-- START Record list --

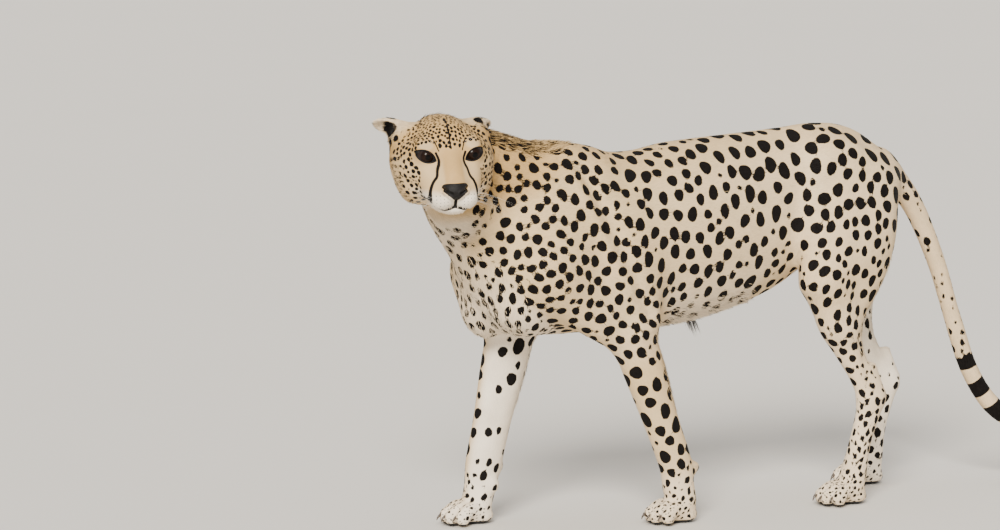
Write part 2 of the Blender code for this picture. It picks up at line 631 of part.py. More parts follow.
def main():
    for old in list(bpy.data.objects):
        bpy.data.objects.remove(old)
    flesh, head = whole_cheetah()
    animal = wrap(flesh, head)
    boolean(animal, box_cutter((0.4, 0, SOLE_LEVEL - 0.2), (1.5, 0.5, 0.2)), "DIFFERENCE")

    coat = material("spotted_coat", (0.72, 0.56, 0.36), 0.85)
    eye = material("amber_eye", (0.20, 0.09, 0.03), 0.1)
    pieces = []
    gaze = head.axes[1]
    for side, name in ((1, "right"), (-1, "left")):
        centre = head.place(side * EYE_PLACE[0], *EYE_PLACE[1:])
        socket = eyeball("socket", centre, EYE_RADIUS * HEAD_SCALE + CUT_GAP, gaze)
        boolean(animal, socket, "DIFFERENCE")
        ball = eyeball(f"eye_{name}", centre, EYE_RADIUS * HEAD_SCALE, gaze)
        bpy.context.scene.collection.objects.link(ball)
        ball.data.materials.append(eye)
        pieces.append(ball)
    for name, *region in regions(head):
        piece = part_off(animal, name, *region)
        piece.data.materials.append(coat)
        pieces.append(piece)
    animal.data.materials.append(coat)
    pieces.append(animal)

    corners = np.vstack([points_of(piece.data) for piece in pieces])
    middle = (corners.min(0) + corners.max(0)) / 2
    collection = bpy.data.collections.new("cheetah")
    bpy.context.scene.collection.children.link(collection)
    for piece in pieces:
        piece.data.transform(Matrix.Translation((-middle[0], -middle[1], -corners[:, 2].min())))
        piece.data.shade_smooth()
        bpy.context.scene.collection.objects.unlink(piece)
        collection.objects.link(piece)


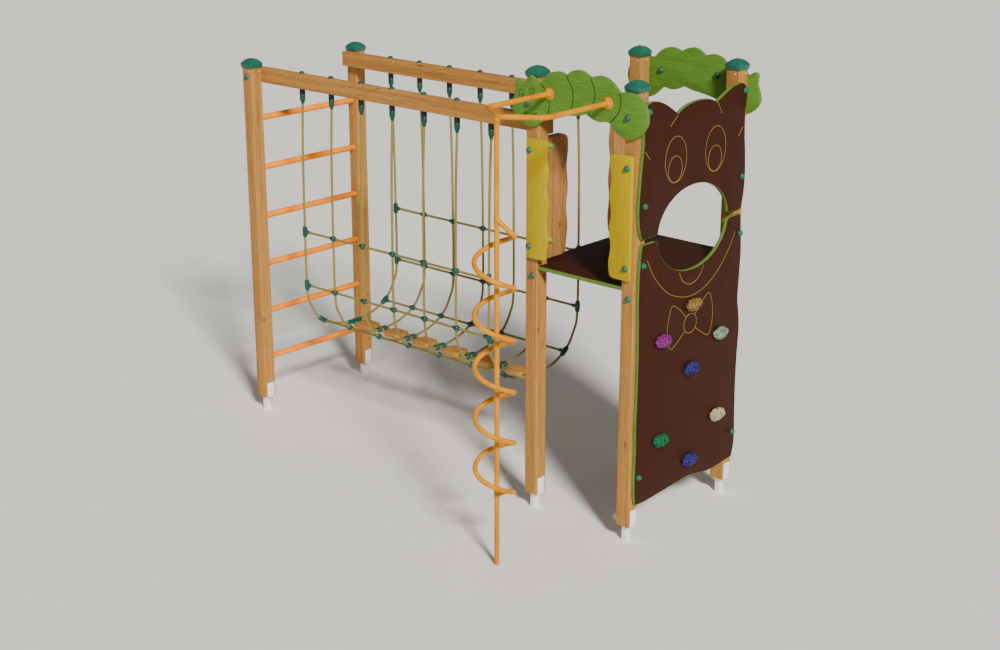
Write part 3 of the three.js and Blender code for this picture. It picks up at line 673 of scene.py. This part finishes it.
def rib_points(x):
    return resample([P(x, p.y, p.z) for p in rib_curve], 0.009)


def rib_dir(y, z):
    k = min(range(1, len(rib_curve) - 1), key=lambda i: (rib_curve[i].y - y) ** 2 + (rib_curve[i].z - z) ** 2)
    d = rib_curve[k + 1] - rib_curve[k - 1]
    return Vector((0, d.y, d.z)).normalized()


NUT = [(0, 0.3), (18.5, 0.3), (18.5, 3.2), (16.8, 4.4), (15.6, 8), (12.5, 12.6), (7.5, 15.4), (3.2, 16.2), (0, 16.3)]
for i, x in enumerate(RIBX):
    g = Part()
    g.rope(rib_points(x))
    for y in (YM - HANG_D, YM + HANG_D):
        # hanger: teal lower part; the black upper part right under the beam is painted shade from the beam
        g.lathe(P(x, y, 2290), (0, 0, 1), [(0, -79.5), (12, -79.5), (15.5, -77.5), (18, -72), (18.6, -60), (18.6, -36), (17.2, -34), (0, -34)], 28, 1)
        g.lathe(P(x, y, 2290), (0, 0, 1), [(0, -34.6), (17.2, -34.4), (18.6, -32), (18.6, -6), (17, -1.5), (14, -0.4), (0, -0.4)], 28, 2)
        g.lathe(P(x, y, 2390), (0, 0, 1), NUT, 24, 1)
        g.lathe(P(x, y, 2210), (0, 0, 1), [(0, -15), (10.6, -15), (12, -12), (12.6, 4), (0, 4)], 20, 1)
    node = ["net_rib_rope_%d" % (i + 1)] if i else ["net_floor_ropes"]
    g.obj(f"rib_rope_{i + 1}", [ROPE, TEAL_DARK, PAINTED_SHADE_BLACK], node, angle=60)


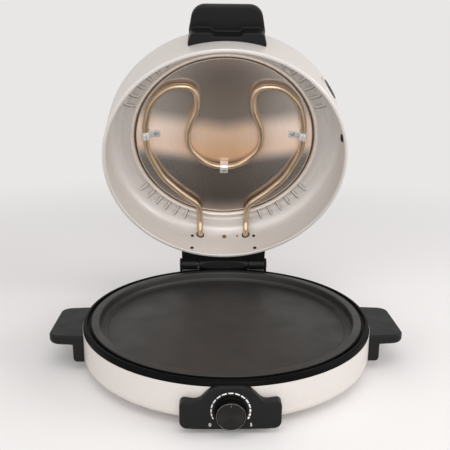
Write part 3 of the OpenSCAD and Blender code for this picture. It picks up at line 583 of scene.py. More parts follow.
# Copies of the item on each vertex of a mesh, turned by Turn
def pointTree():
    tree, given, taken = newTree("copiesOnPoints", [
        ("Item", "NodeSocketObject", None), ("Turn", "NodeSocketRotation", None),
        ("Material", "NodeSocketMaterial", None)])
    item = addNode(tree, "GeometryNodeObjectInfo", {"As Instance": True},
                   {"Object": given.outputs["Item"]})
    onPoints = addNode(tree, "GeometryNodeInstanceOnPoints", links={
        "Points": given.outputs["Geometry"], "Instance": item.outputs["Geometry"],
        "Rotation": given.outputs["Turn"]})
    return finishTree(tree, given, taken, onPoints.outputs[0])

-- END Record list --

Stated problem:
Quote the data in full, keeping each word unchanged.

Answer to the task:
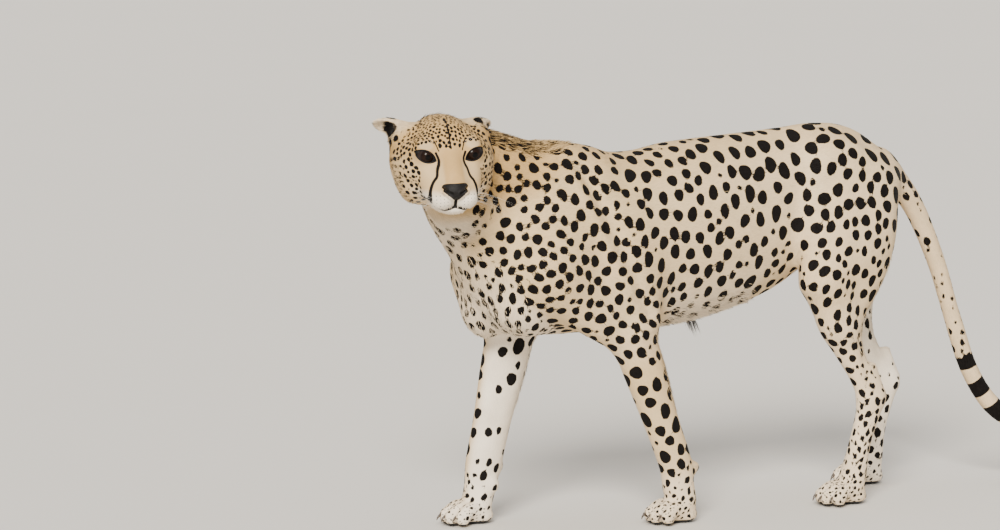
Write part 2 of the Blender code for this picture. It picks up at line 631 of part.py. More parts follow.
def main():
    for old in list(bpy.data.objects):
        bpy.data.objects.remove(old)
    flesh, head = whole_cheetah()
    animal = wrap(flesh, head)
    boolean(animal, box_cutter((0.4, 0, SOLE_LEVEL - 0.2), (1.5, 0.5, 0.2)), "DIFFERENCE")

    coat = material("spotted_coat", (0.72, 0.56, 0.36), 0.85)
    eye = material("amber_eye", (0.20, 0.09, 0.03), 0.1)
    pieces = []
    gaze = head.axes[1]
    for side, name in ((1, "right"), (-1, "left")):
        centre = head.place(side * EYE_PLACE[0], *EYE_PLACE[1:])
        socket = eyeball("socket", centre, EYE_RADIUS * HEAD_SCALE + CUT_GAP, gaze)
        boolean(animal, socket, "DIFFERENCE")
        ball = eyeball(f"eye_{name}", centre, EYE_RADIUS * HEAD_SCALE, gaze)
        bpy.context.scene.collection.objects.link(ball)
        ball.data.materials.append(eye)
        pieces.append(ball)
    for name, *region in regions(head):
        piece = part_off(animal, name, *region)
        piece.data.materials.append(coat)
        pieces.append(piece)
    animal.data.materials.append(coat)
    pieces.append(animal)

    corners = np.vstack([points_of(piece.data) for piece in pieces])
    middle = (corners.min(0) + corners.max(0)) / 2
    collection = bpy.data.collections.new("cheetah")
    bpy.context.scene.collection.children.link(collection)
    for piece in pieces:
        piece.data.transform(Matrix.Translation((-middle[0], -middle[1], -corners[:, 2].min())))
        piece.data.shade_smooth()
        bpy.context.scene.collection.objects.unlink(piece)
        collection.objects.link(piece)


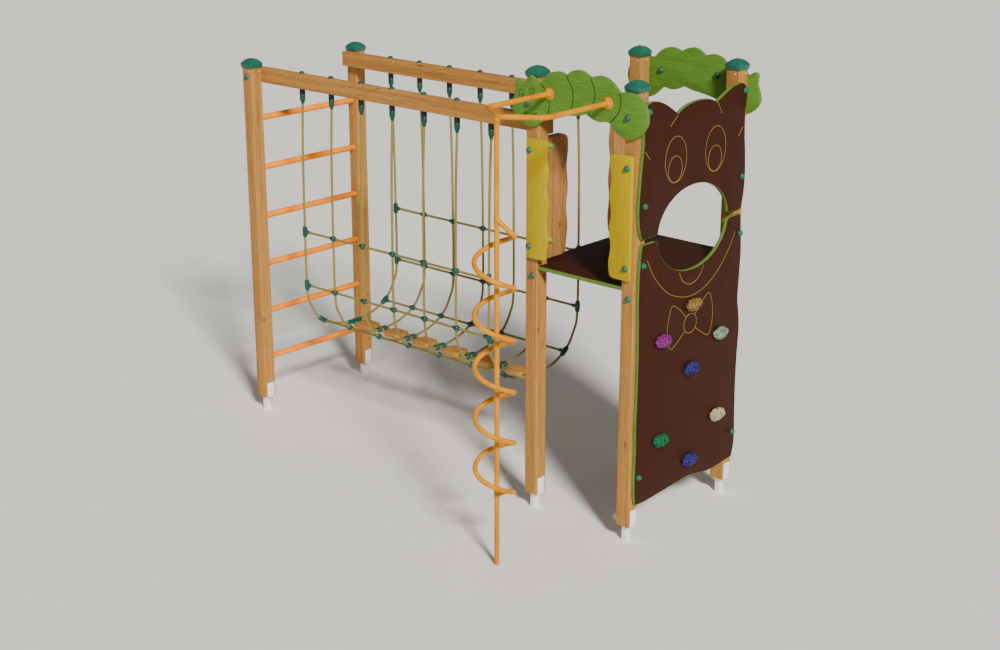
Write part 3 of the three.js and Blender code for this picture. It picks up at line 673 of scene.py. This part finishes it.
def rib_points(x):
    return resample([P(x, p.y, p.z) for p in rib_curve], 0.009)


def rib_dir(y, z):
    k = min(range(1, len(rib_curve) - 1), key=lambda i: (rib_curve[i].y - y) ** 2 + (rib_curve[i].z - z) ** 2)
    d = rib_curve[k + 1] - rib_curve[k - 1]
    return Vector((0, d.y, d.z)).normalized()


NUT = [(0, 0.3), (18.5, 0.3), (18.5, 3.2), (16.8, 4.4), (15.6, 8), (12.5, 12.6), (7.5, 15.4), (3.2, 16.2), (0, 16.3)]
for i, x in enumerate(RIBX):
    g = Part()
    g.rope(rib_points(x))
    for y in (YM - HANG_D, YM + HANG_D):
        # hanger: teal lower part; the black upper part right under the beam is painted shade from the beam
        g.lathe(P(x, y, 2290), (0, 0, 1), [(0, -79.5), (12, -79.5), (15.5, -77.5), (18, -72), (18.6, -60), (18.6, -36), (17.2, -34), (0, -34)], 28, 1)
        g.lathe(P(x, y, 2290), (0, 0, 1), [(0, -34.6), (17.2, -34.4), (18.6, -32), (18.6, -6), (17, -1.5), (14, -0.4), (0, -0.4)], 28, 2)
        g.lathe(P(x, y, 2390), (0, 0, 1), NUT, 24, 1)
        g.lathe(P(x, y, 2210), (0, 0, 1), [(0, -15), (10.6, -15), (12, -12), (12.6, 4), (0, 4)], 20, 1)
    node = ["net_rib_rope_%d" % (i + 1)] if i else ["net_floor_ropes"]
    g.obj(f"rib_rope_{i + 1}", [ROPE, TEAL_DARK, PAINTED_SHADE_BLACK], node, angle=60)


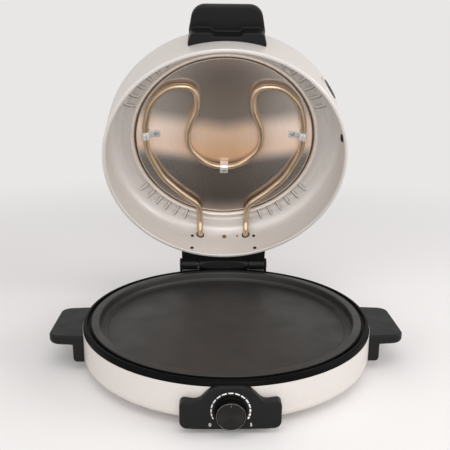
Write part 3 of the OpenSCAD and Blender code for this picture. It picks up at line 583 of scene.py. More parts follow.
# Copies of the item on each vertex of a mesh, turned by Turn
def pointTree():
    tree, given, taken = newTree("copiesOnPoints", [
        ("Item", "NodeSocketObject", None), ("Turn", "NodeSocketRotation", None),
        ("Material", "NodeSocketMaterial", None)])
    item = addNode(tree, "GeometryNodeObjectInfo", {"As Instance": True},
                   {"Object": given.outputs["Item"]})
    onPoints = addNode(tree, "GeometryNodeInstanceOnPoints", links={
        "Points": given.outputs["Geometry"], "Instance": item.outputs["Geometry"],
        "Rotation": given.outputs["Turn"]})
    return finishTree(tree, given, taken, onPoints.outputs[0])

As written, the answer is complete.